Ellen Terry played a major part in the success of the Lyceum company from her arrival in 1878. She played some of Shakespeare’s great heroines – Ophelia, Viola, Beatrice, Juliet and Portia, her last role with the company in 1902 – to great acclaim. However, Terry had her eye on new dramatists, and when Irving brought his management of the Lyceum to an end that year, she went on to found a new company producing the works of Shaw and Ibsen among others. Terry’s company succumbed to financial difficulties and on Irving’s death, she retired in distress from the stage. It was she who claimed that they had been lovers. Nonetheless, she returned to theatre the next year, performing on stage and on film until 1922. This grande dame of British theatre died in 1928.
The golden years of Irving’s Lyceum company seemed to close coincidentally with the publication of Dracula; he faced competition from new theatres, new forms of theatre (such as music hall) and even from the embryonic film industry. Irving lacked the resources and perhaps the energy to take these on.

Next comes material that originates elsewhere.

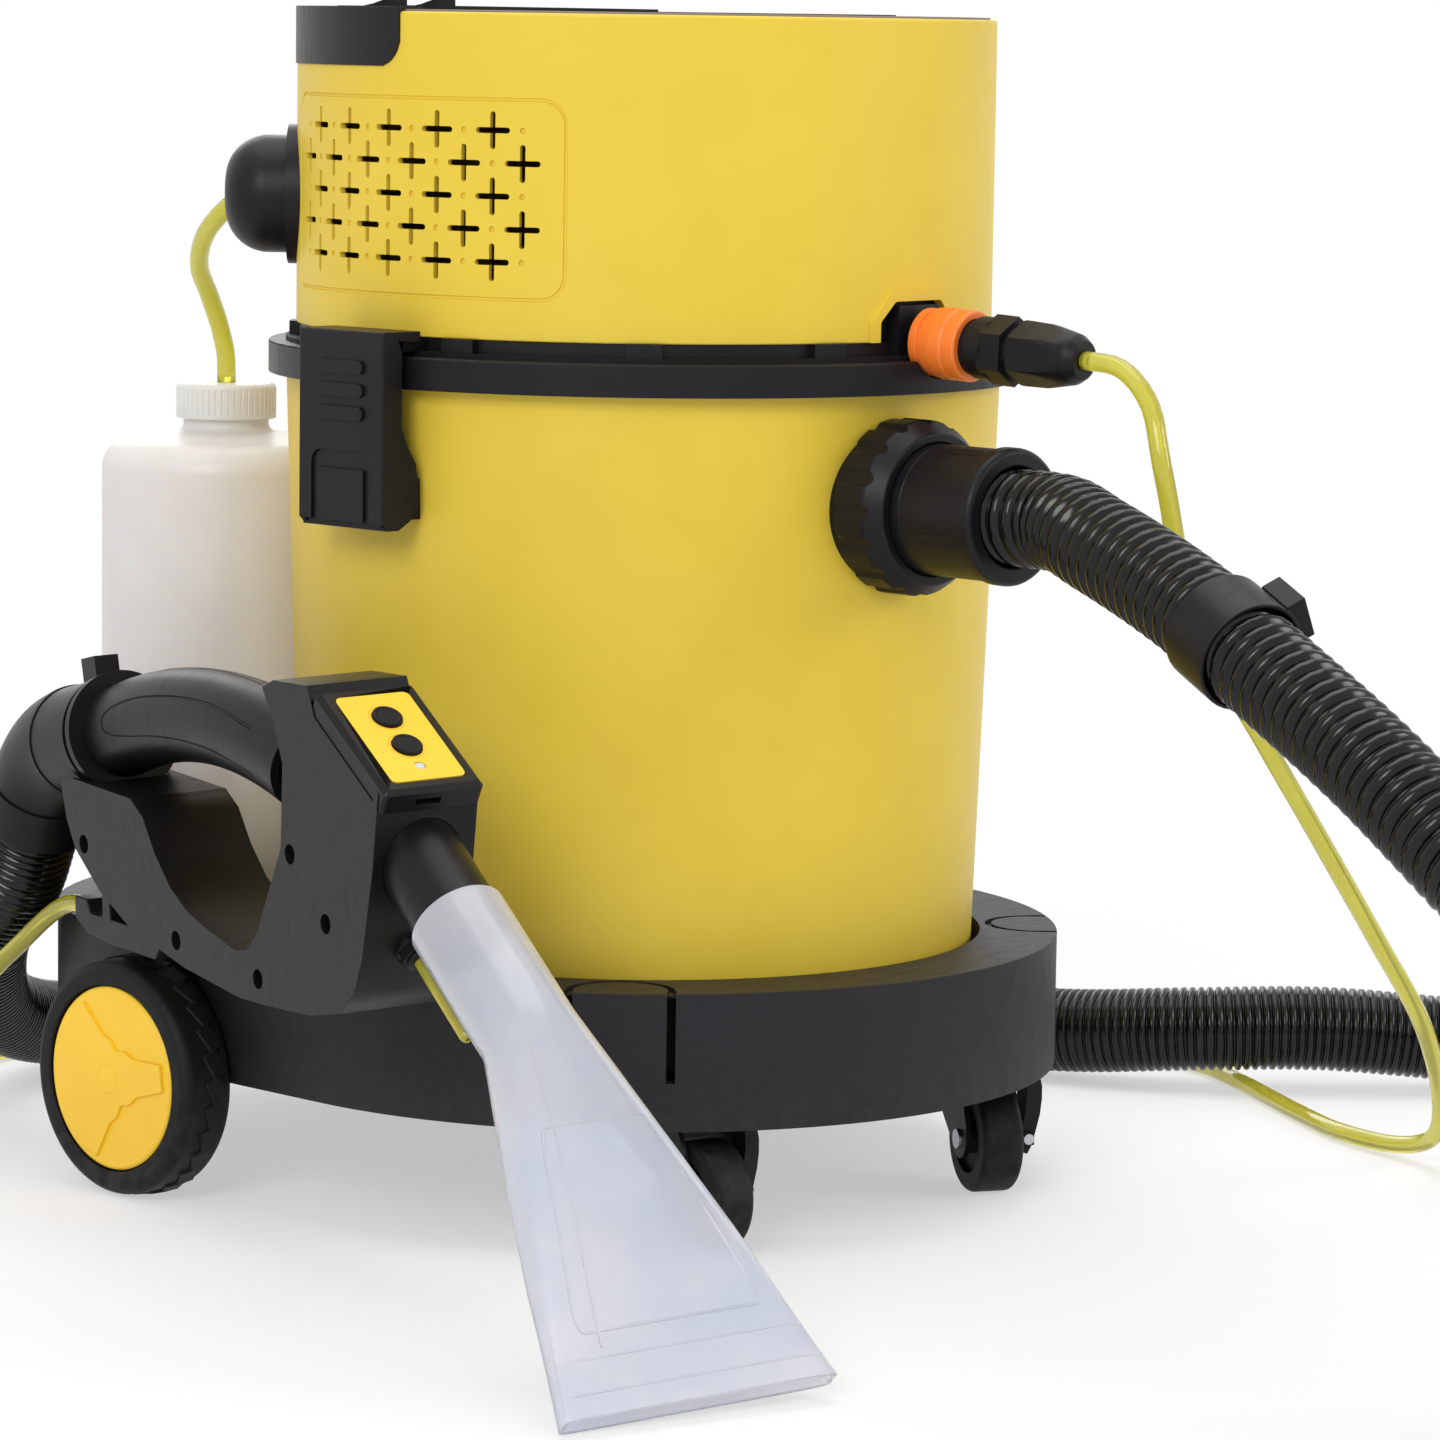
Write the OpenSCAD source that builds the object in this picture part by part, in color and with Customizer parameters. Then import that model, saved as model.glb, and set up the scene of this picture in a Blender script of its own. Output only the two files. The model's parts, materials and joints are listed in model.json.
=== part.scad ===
// Spot extractor: a drum vacuum on a rolling base, with a solution bottle, a ribbed suction hose and a
// hand tool. Millimetres, +Z up, the floor at z = 0, the drum axis at x = y = 0, the front towards -Y.

/* [Base] */
// Radius of the round front of the base
base_r = 197; // [192:1:206]
// Distance of the back edge behind the bottle's well
back_out = 6; // [4:1:20]
// Corner radius at the back
base_corner_r = 150; // [100:5:150]
// Height of the skirt's bottom edge above the floor
skirt_z = 56.5; // [54:0.5:60]
// Height of the rim above the floor
rim_z = 117.5; // [112:0.5:125]
// Wall of the base moulding
base_wall = 3; // [2.5:0.5:4]
// Gap round the foot of the tank
pocket_gap = 5.3; // [2:0.1:6]
// Angle of each clip tab from the front
tab_angle = 47; // [30:1:60]
// Width of a clip tab between its slots
tab_w = 41; // [30:1:50]
// Width of a slot
tab_slot = 4; // [3:0.5:6]
// Height of the bottom end of a slot
tab_low_z = 78; // [70:1:95]

/* [Rear wheels] */
// Radius of a rear wheel
wheel_r = 55; // [50:1:58]
// Width of a rear wheel
wheel_w = 28; // [24:1:34]
// Distance of the axle behind the drum axis
wheel_y = 112; // [100:1:120]
// Gap between a wheel and the base
wheel_gap = 1; // [0.5:0.5:4]
// Radius of the rim that carries the tyre
wheel_rim_r = 43; // [40:1:46]
// Diameter of the axle
axle_d = 10; // [8:1:12]
// Diameter of a hub cap
hub_cap_d = 84; // [76:1:86]
// Number of tread blocks
tread_blocks = 28; // [12:1:36]

/* [Casters] */
// Radius of a caster wheel
caster_r = 25; // [24:0.25:25.5]
// Width of a caster wheel
caster_w = 20; // [16:1:24]
// Trail of the caster wheel behind its stem
caster_trail = 31; // [28:1:34]
// Distance of the stems from the drum axis
caster_reach = 155; // [148:1:158]
// Angle of each stem from the front
caster_angle = 40; // [30:1:55]
// Heading of the right caster
right_caster_heading = -100; // [-180:5:180]
// Heading of the left caster
left_caster_heading = -118; // [-180:1:180]
// Diameter of a stem
stem_d = 11; // [8:1:12]
// Length of a stem inside its boss
stem_l = 13; // [10:1:13]
// Thickness of a fork cheek
fork_t = 2.5; // [2:0.5:3]
// Diameter of a caster pin
caster_pin_d = 5; // [4:0.5:7]

/* [Tank] */
// Height of the tank's underside above the floor
tank_z = 75; // [73:1:80]
// Height of the tank
tank_h = 311; // [290:1:340]
// Outer radius at the mouth
tank_r_top = 165.3; // [163:0.1:168]
// How much narrower the tank is at its foot
tank_taper = 9.6; // [7:0.1:12]
// Wall of the tank
tank_wall = 3; // [2.5:0.5:4]
// Width of the rim ring outside the tank's mouth
rim_ring_w = 7.9; // [6:0.1:9]
// Height of the rim ring
rim_ring_h = 14.5; // [12:0.5:18]

/* [Head] */
// Thickness of the gasket
gasket_t = 2; // [1.5:0.5:4]
// Height of the neck under the shell
neck_h = 6; // [5:0.5:9]
// How far the head shell stands inside the tank's mouth
head_in = 4.8; // [3.5:0.1:6]
// Height of the head shell
head_h = 142; // [132:1:160]
// Wall of the head shell
head_wall = 3; // [2.5:0.5:4]
// Thickness of the top panel
panel_t = 4; // [3:0.5:6]
// Height of the black band at the back
band_h = 26; // [20:1:34]
// Half of the angle that the band spans
band_half_angle = 92.5; // [80:0.5:100]

/* [Vents] */
// Length of a cross
cross_l = 16; // [12:0.5:18]
// Width of a cross's slot
cross_w = 2.5; // [2:0.1:3.5]
// Angle between crosses in a row
cross_pitch = 10.2; // [9:0.1:11]
// Height between rows
row_pitch = 14.3; // [12:0.1:16]
// Height of the lowest row above the shell's bottom
first_row = 34; // [30:1:40]
// Half of the angle that a vent panel spans
vent_half_angle = 32.5; // [31:0.5:36]

/* [Latches] */
// Width of a latch
latch_w = 55; // [48:1:60]
// Distance from the tank's mouth to a latch's front
latch_out = 22.7; // [22:0.1:26]
// Height of a latch
latch_h = 87; // [84:1:88]
// Thickness of a latch's front plate
latch_t = 4; // [3:0.5:5]
// Diameter of a latch pin
latch_pin_d = 4; // [3:0.5:5]

/* [Inlet] */
// Depth of the inlet's axis below the tank's mouth
inlet_down = 61; // [56:1:70]
// Angle of the inlet round the drum
inlet_az = -92; // [-96:1:-88]
// Outer radius of the spigot
spigot_r = 26.7; // [25:0.1:28]
// Outer radius of the nut
nut_r = 39; // [37:0.5:41]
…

After years of making losses, Irving sold the business in 1902. When Irving died in Bradford, Stoker was left without a theatrical career, or perhaps could not find the passion to work with anyone other than Irving. Stoker became reliant on his grants as well as his writing to supplement his income. While his memoirs of his former friend (Personal Reminiscences of Henry Irving) brought him some notice, it was not a consistent income stream. He wrote a good number of novels and short stories in his final years, yet none achieved the impact of Dracula. In the year before his death he published The Lair of the White Worm, but he knew it would be his last. It achieved no critical acclaim.
Ironically, it would be years after Stoker’s death that his novel would begin to see its full financial and dramatic power developed. His widow’s attempts to have F. W. Murnau’s illicit German version ‘Nosferatu’ destroyed would be futile, leaving the world with the grotesque image of Max Shrek’s Count Orlok as the first visualisation of the vampire.